Le régime politique en place peut prononcer notre bannissement des médias.

Il peut nous y interdire de parole. Mais il ne peut pas totalement étouffer notre voix. Encore une fois, ce n’est pas notre non-participation qui alimente la désaffection de nos compatriotes à l’égard de la politique de manière générale et des élections de manière particulière. Le moteur de cette désaffection est le régime politique lui-même. L’avocat de l’abstention le plus performant et le plus éloquent est le régime politique lui-même. Par sa gouvernance qui a donné toutes les preuves de sa défaillance. Par son lourd passif politique, économique et social. Par sa propension à entretenir des institutions illégitimes.

Et par sa confiscation de l’acte électoral lui-même. Il y a un slogan qui fleurit dans nos rues ces jour-ci : il demande à nos compatriotes “d’élever la voix”. Mais nos compatriotes savent que pour le régime politique en place, ce n’est qu’une façon de la capter et de la détourner, comme toujours, du sens qu’ils ont voulu lui donner.

Nous aurions nous aussi beaucoup souhaité que le gouvernement lui-même, faute de sévir, élève au moins la voix contre la tricherie politique, contre la fraude électorale, contre la corruption, contre la déferlante de l’argent douteux et contre tant d’autres maux dont le corps de la nation est sévèrement atteint.

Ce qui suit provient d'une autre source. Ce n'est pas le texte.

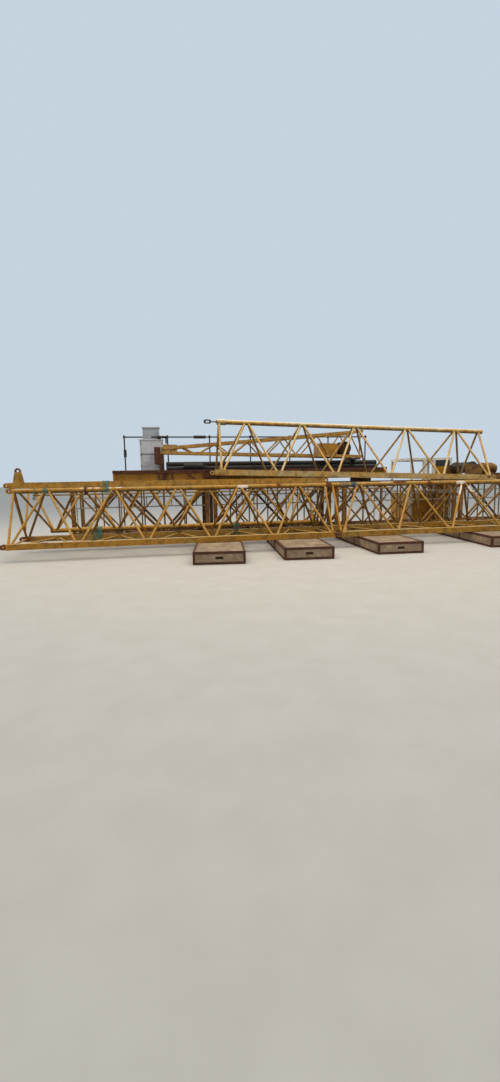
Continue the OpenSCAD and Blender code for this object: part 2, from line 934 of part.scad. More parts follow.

Le nœud gordien est là, il n’est pas dans nos positionnements politiques. La seule manière de le trancher est d’aller droit au but, c’est-à-dire réhabiliter nos processus électoraux et redonner de la crédibilité et du crédit à nos scrutins de manière telle que nos compatriotes sachent, une bonne fois pour toutes, que leur voix est écoutée, que leur jugement est obéi et que la sacralité de l’urne est respectée.